DIRECTIVE
Return only the lines running from the line that holds "0.35, 3.28, MAGNET_R))" to the line that holds "zip(*points))), Vector(map(max, zip(*points)))", including both.
======== DATA SEGMENT ========
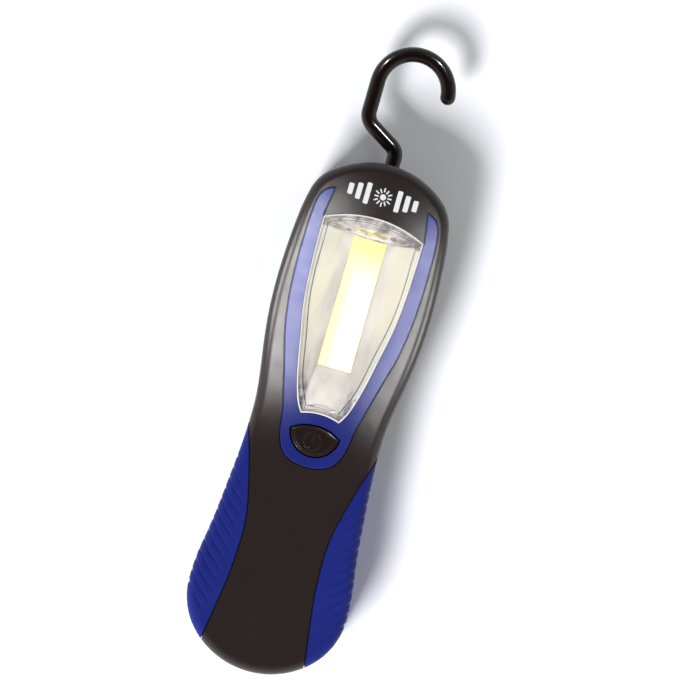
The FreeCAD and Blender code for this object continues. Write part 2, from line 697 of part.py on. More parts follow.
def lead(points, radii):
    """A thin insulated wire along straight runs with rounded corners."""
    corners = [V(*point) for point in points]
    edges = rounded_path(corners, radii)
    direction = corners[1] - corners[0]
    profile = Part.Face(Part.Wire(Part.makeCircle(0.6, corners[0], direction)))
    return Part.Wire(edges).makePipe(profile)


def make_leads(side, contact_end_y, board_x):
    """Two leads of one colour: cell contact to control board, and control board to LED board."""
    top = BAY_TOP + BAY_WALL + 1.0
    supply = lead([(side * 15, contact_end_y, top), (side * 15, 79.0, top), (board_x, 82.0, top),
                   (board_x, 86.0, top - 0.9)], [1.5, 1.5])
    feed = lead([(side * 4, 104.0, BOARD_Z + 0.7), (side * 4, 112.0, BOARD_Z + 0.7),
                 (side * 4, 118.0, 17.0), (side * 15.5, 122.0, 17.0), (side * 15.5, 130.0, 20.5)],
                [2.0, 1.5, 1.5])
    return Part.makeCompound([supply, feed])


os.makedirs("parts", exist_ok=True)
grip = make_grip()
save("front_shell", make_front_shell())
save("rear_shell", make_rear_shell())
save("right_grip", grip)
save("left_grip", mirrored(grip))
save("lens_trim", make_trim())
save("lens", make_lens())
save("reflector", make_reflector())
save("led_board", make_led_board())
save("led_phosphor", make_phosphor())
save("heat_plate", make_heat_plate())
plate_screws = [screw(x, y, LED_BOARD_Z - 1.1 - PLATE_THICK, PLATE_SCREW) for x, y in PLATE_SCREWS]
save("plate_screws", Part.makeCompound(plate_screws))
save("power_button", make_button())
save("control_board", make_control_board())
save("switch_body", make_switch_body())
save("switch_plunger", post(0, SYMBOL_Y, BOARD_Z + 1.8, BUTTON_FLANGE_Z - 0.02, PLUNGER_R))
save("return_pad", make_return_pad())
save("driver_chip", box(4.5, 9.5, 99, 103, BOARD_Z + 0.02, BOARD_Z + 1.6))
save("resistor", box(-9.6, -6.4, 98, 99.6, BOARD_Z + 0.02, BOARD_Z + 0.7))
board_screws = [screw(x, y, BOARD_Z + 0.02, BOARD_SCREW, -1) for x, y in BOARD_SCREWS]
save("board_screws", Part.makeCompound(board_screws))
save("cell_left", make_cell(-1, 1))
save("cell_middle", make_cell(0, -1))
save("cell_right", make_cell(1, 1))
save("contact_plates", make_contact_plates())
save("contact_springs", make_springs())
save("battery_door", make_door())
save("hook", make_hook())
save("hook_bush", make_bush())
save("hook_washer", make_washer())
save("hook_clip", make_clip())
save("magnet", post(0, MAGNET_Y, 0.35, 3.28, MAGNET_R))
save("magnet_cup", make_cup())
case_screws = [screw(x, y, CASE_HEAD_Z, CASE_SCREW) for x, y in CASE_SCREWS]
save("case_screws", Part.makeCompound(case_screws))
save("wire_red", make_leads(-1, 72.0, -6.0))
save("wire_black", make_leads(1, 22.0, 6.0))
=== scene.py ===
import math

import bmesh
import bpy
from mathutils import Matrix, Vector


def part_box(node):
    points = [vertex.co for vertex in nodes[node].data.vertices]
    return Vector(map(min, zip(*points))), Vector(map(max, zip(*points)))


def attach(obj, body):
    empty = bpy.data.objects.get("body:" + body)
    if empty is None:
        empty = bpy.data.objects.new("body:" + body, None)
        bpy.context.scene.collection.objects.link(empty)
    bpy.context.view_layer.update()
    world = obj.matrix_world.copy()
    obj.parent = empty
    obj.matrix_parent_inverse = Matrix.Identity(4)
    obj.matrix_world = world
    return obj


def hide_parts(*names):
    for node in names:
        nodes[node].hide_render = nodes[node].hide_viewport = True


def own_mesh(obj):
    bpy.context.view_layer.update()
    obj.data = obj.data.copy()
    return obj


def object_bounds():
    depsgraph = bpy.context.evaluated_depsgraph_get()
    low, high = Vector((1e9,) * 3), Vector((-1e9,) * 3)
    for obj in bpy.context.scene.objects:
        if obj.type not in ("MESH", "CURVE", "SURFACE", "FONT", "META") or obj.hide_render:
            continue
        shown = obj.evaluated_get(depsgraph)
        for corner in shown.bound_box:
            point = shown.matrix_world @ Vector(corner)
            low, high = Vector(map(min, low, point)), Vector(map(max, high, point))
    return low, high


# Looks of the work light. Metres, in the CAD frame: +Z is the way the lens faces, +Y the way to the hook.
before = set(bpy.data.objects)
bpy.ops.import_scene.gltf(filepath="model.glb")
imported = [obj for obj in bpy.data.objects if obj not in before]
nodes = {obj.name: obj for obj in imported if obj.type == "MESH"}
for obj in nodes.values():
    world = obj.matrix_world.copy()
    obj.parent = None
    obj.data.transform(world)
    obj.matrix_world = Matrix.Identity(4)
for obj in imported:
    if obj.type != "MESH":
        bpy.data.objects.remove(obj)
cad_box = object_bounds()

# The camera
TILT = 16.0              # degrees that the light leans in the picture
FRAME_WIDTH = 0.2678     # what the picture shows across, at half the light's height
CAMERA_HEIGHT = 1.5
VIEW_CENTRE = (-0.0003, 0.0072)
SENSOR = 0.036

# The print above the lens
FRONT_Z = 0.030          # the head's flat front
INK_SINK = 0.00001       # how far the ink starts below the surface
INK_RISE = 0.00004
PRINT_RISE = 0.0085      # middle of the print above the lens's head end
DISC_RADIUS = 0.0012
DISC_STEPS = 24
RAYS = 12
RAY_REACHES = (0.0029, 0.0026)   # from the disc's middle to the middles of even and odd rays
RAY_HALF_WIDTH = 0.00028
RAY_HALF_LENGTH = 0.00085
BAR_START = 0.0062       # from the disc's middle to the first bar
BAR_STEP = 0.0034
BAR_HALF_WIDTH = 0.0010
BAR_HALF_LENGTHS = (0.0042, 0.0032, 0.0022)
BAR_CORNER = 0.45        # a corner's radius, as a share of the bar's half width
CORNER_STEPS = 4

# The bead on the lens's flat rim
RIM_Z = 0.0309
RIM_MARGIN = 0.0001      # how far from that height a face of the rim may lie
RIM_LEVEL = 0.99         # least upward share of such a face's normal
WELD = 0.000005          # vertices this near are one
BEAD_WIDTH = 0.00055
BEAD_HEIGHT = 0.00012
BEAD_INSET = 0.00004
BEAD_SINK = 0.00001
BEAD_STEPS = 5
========
RESULT
save("magnet", post(0, MAGNET_Y, 0.35, 3.28, MAGNET_R))
save("magnet_cup", make_cup())
case_screws = [screw(x, y, CASE_HEAD_Z, CASE_SCREW) for x, y in CASE_SCREWS]
save("case_screws", Part.makeCompound(case_screws))
save("wire_red", make_leads(-1, 72.0, -6.0))
save("wire_black", make_leads(1, 22.0, 6.0))
=== scene.py ===
import math

import bmesh
import bpy
from mathutils import Matrix, Vector


def part_box(node):
    points = [vertex.co for vertex in nodes[node].data.vertices]
    return Vector(map(min, zip(*points))), Vector(map(max, zip(*points)))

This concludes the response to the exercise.